Construction loan activity among top lenders is diverging despite the overall surge in residential construction lending. The U.S.'s top construction lenders, Wells Fargo & Co., Bank of America Corp., and JPMorgan Chase & Co., reported year-over-year declines in both residential and nonresidential construction loans in the first quarter.
But Arkansas-based Bank OZK, the nation's sixth-largest construction lender and the bank most concentrated in construction loans among the top 20 lenders, reported a 28.5% increase in residential construction loans from last year and an 8.6% increase in nonresidential construction loans.

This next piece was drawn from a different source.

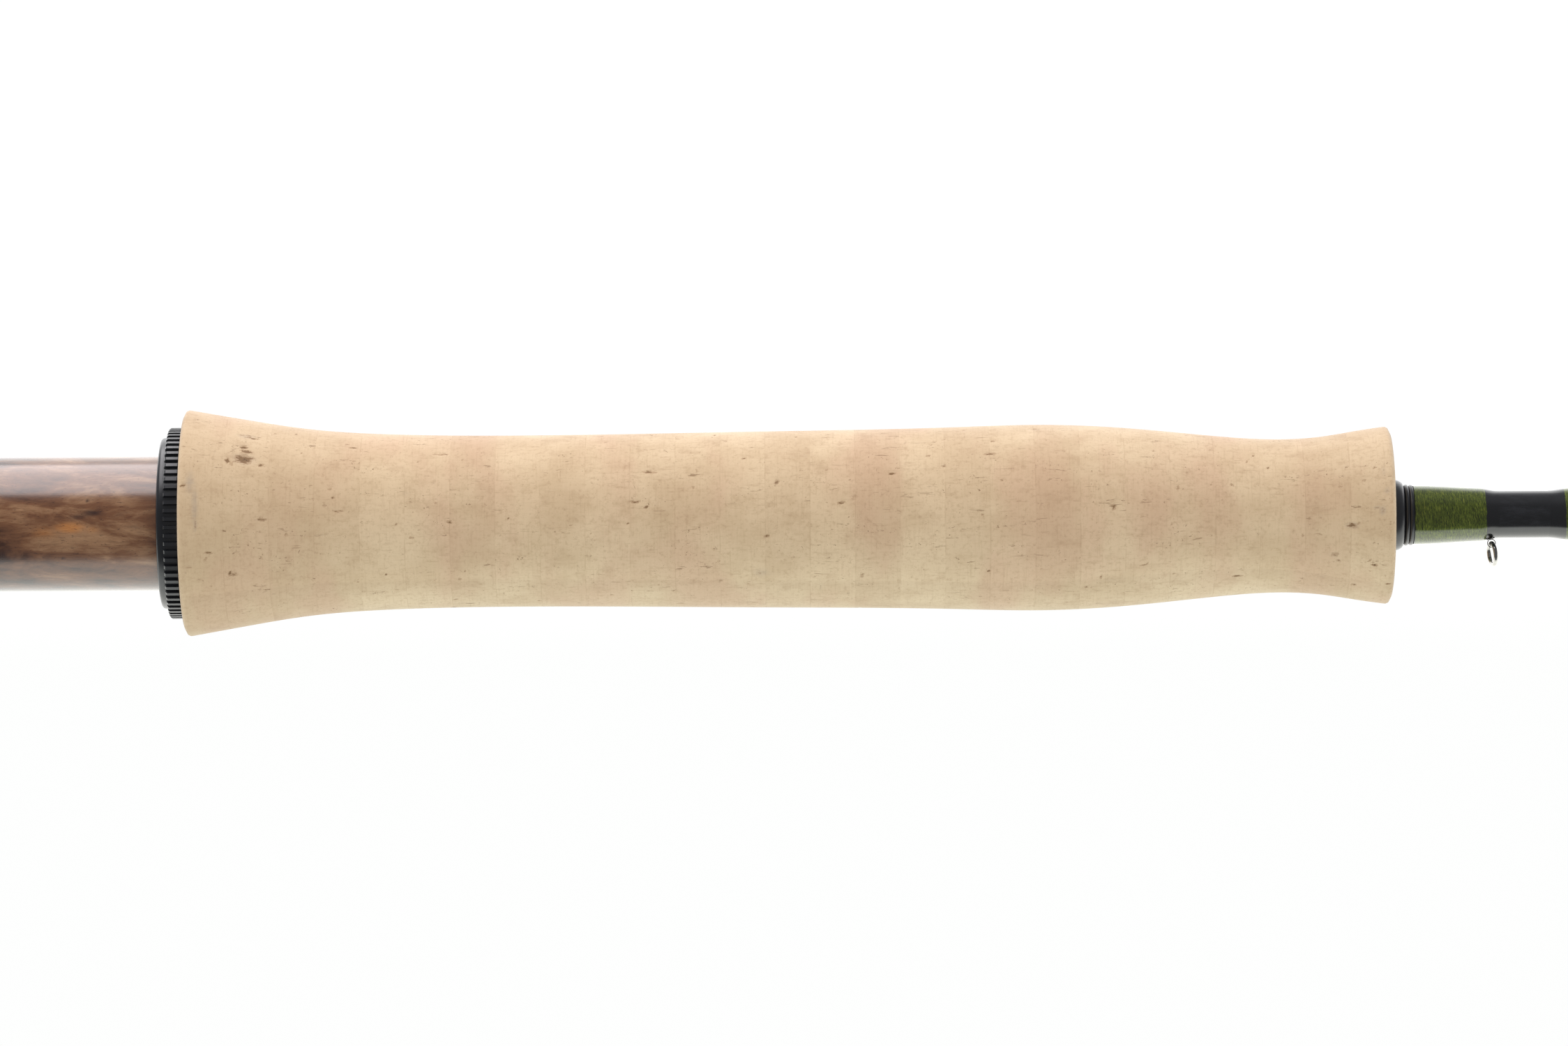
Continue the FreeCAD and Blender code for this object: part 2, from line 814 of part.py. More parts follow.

Smaller banks can be encouraged by these numbers, and S&P Market Intelligence predicts a return to relative construction industry normalcy in 2023. Supplier delivery times and shipping rates are back to their pre-pandemic levels, and more consistent seasonal shipping patterns are being re-established. This is good news, considering that supply-chain issues have been known to increase the risk of defaults on some construction loans. Financial institutions with construction loan portfolios understand that managing complicated budgets, draw requests, and risk management of construction loan monitoring is especially important in the current environment of inflationary project costs and rising loan-funding costs.
Managing construction loans can be complex and time-consuming, especially if financial institutions rely on manual processes and spreadsheets to track budgets, inspections, due dates, and draw information. Automating construction loan management makes processes more efficient across the board so that financial institutions can monitor both isolated and concentrated exposures in the portfolio.